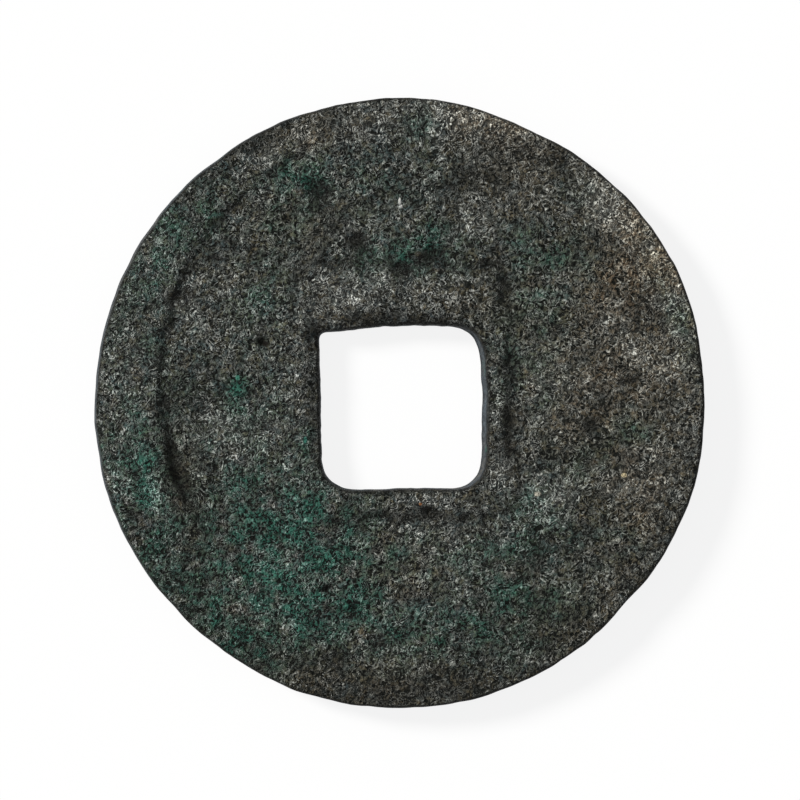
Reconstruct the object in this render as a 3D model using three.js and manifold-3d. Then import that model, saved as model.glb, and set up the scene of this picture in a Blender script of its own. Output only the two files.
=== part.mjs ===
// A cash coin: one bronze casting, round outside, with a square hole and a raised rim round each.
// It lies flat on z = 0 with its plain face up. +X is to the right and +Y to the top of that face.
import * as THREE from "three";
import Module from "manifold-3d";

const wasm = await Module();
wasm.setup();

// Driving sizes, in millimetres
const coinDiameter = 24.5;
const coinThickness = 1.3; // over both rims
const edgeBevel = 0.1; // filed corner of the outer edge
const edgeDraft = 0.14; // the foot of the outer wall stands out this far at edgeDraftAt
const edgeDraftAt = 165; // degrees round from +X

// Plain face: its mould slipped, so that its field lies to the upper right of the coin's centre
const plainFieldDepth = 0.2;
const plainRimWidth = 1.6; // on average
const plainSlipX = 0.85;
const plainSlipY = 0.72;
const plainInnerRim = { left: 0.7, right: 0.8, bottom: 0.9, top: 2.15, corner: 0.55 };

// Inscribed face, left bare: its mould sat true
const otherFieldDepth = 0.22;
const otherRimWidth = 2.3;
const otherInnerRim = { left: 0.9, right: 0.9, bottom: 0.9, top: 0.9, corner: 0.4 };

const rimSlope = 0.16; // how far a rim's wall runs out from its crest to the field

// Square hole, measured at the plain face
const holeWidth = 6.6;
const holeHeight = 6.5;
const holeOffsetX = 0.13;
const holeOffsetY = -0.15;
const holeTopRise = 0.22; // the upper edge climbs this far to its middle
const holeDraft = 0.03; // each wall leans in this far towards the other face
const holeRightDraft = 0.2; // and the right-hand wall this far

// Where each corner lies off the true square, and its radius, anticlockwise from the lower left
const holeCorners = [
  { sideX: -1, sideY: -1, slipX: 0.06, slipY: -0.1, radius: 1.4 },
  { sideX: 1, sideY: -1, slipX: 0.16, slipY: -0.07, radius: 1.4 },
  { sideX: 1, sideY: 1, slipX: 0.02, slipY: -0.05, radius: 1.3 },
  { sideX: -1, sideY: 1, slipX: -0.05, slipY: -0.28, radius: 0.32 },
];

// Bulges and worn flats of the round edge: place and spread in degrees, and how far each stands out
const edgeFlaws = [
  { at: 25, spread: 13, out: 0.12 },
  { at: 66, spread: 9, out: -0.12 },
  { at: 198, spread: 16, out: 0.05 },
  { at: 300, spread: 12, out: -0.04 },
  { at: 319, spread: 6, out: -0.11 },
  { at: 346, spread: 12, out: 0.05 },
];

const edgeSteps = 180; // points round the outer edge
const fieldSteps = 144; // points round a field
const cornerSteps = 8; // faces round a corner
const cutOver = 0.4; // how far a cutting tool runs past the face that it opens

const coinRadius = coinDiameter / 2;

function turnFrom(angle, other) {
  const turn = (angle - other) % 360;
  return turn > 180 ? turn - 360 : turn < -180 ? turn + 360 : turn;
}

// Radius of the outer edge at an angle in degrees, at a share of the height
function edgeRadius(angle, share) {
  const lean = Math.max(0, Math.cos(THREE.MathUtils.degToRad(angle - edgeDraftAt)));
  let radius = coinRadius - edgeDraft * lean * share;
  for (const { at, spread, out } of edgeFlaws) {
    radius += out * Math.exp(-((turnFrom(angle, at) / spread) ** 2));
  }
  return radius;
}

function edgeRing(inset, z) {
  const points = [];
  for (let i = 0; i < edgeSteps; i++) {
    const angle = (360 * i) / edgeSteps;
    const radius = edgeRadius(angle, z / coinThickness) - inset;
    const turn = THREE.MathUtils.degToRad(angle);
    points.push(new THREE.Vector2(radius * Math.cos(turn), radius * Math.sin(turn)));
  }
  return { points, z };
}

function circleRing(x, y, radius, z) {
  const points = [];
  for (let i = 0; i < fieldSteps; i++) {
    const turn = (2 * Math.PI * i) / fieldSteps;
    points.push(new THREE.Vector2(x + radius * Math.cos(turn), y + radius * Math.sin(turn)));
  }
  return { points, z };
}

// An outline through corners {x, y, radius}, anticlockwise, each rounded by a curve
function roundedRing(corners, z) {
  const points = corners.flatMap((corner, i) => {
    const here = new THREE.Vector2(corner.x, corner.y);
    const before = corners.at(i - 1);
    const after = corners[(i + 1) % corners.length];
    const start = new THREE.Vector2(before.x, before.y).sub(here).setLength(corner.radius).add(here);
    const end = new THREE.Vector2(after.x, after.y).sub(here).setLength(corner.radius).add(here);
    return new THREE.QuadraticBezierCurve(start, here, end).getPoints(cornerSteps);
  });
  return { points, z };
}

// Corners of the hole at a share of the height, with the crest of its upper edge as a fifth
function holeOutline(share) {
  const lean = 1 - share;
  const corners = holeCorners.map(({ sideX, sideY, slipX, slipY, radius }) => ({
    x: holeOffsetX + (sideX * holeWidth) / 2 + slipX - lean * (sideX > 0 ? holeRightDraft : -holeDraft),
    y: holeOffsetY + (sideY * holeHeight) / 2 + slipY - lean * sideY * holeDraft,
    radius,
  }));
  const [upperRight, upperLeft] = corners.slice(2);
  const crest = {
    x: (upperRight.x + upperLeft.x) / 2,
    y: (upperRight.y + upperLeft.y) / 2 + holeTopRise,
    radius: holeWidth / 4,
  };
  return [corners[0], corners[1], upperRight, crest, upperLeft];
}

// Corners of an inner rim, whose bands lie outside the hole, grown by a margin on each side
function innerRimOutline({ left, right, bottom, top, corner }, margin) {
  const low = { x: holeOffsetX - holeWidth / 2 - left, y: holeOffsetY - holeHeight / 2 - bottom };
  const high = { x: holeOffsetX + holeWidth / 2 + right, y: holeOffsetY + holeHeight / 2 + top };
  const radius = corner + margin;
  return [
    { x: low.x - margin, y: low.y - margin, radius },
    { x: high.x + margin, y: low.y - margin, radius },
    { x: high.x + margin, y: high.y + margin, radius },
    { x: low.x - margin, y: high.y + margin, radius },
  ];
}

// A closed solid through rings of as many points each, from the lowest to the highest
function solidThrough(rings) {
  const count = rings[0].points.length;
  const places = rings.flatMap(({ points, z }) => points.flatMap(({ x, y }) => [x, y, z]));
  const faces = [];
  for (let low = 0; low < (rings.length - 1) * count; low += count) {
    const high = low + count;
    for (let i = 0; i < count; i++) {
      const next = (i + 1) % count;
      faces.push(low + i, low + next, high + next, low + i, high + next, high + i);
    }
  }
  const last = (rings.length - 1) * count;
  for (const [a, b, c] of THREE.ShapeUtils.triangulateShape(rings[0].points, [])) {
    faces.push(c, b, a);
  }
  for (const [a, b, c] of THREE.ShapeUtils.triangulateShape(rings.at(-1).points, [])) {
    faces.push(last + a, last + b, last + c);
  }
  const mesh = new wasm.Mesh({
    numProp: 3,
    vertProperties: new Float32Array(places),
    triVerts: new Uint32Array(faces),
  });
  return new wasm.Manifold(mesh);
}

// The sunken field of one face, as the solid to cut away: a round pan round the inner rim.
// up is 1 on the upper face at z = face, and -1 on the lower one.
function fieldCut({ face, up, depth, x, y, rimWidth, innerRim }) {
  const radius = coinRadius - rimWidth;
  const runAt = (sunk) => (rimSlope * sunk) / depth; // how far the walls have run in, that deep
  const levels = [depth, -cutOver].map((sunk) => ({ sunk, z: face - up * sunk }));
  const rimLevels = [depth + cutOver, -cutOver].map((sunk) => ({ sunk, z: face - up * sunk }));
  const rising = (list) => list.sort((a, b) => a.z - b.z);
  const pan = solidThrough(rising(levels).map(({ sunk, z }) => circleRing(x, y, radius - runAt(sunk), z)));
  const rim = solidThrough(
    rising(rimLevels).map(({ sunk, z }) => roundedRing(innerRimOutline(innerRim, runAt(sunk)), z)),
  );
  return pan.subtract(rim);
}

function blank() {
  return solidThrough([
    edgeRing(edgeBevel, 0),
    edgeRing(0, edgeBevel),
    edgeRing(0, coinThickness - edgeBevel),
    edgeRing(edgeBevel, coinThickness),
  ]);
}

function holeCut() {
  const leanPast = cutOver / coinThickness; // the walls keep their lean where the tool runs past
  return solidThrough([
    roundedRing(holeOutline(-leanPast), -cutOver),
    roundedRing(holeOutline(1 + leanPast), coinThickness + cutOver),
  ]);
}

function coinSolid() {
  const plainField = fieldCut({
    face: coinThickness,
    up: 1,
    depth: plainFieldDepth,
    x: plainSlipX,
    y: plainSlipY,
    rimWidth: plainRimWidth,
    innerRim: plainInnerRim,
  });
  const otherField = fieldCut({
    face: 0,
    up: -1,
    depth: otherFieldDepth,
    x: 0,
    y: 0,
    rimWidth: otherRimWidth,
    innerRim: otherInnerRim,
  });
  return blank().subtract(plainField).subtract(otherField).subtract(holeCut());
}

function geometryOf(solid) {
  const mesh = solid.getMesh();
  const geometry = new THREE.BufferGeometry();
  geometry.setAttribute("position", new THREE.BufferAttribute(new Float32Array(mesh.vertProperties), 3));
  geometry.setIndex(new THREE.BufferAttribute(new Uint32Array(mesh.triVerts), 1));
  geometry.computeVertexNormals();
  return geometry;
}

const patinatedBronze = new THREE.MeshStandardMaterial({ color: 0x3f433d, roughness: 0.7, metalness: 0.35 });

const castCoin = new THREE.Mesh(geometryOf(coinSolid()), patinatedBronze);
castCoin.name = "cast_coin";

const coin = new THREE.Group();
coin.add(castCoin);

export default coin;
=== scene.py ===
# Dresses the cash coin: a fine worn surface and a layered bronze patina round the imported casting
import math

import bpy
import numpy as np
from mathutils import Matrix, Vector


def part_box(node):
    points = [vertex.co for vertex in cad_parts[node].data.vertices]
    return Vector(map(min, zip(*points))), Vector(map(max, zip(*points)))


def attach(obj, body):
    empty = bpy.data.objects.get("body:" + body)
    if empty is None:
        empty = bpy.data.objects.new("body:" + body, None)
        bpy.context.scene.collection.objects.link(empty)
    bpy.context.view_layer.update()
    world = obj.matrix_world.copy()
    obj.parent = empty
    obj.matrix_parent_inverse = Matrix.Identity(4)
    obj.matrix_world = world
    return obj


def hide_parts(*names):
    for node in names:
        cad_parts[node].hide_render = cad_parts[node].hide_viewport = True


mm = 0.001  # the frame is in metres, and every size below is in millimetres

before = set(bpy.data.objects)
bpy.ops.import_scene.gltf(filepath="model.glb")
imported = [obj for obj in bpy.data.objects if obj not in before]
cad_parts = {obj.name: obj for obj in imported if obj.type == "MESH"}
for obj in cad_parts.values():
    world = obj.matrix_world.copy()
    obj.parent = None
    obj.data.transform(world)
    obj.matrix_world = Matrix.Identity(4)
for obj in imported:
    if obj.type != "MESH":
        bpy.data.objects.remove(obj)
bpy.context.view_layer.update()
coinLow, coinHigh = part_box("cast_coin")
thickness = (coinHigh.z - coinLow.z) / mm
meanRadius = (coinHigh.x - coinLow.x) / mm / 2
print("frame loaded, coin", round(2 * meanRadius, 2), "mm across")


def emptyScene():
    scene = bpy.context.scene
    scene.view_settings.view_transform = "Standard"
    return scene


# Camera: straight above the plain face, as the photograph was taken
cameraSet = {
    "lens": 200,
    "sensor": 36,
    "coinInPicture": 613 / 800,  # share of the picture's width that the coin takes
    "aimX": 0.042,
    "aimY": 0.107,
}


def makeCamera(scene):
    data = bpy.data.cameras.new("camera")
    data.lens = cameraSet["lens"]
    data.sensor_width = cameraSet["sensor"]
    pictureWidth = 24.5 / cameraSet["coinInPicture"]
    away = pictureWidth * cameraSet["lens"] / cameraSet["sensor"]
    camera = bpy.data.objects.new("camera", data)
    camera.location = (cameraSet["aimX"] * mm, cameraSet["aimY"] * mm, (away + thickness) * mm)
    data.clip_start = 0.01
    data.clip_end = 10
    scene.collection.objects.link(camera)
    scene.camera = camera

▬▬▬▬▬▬

*Short task*: Begin at the line containing "const patinatedBronze = new", end at the line containing "from mathutils import Matrix, Vector", and reproduce every line in that range exactly, both ends included.

*Answer to this exercise*:
const patinatedBronze = new THREE.MeshStandardMaterial({ color: 0x3f433d, roughness: 0.7, metalness: 0.35 });

const castCoin = new THREE.Mesh(geometryOf(coinSolid()), patinatedBronze);
castCoin.name = "cast_coin";

const coin = new THREE.Group();
coin.add(castCoin);

export default coin;
=== scene.py ===
# Dresses the cash coin: a fine worn surface and a layered bronze patina round the imported casting
import math

import bpy
import numpy as np
from mathutils import Matrix, Vector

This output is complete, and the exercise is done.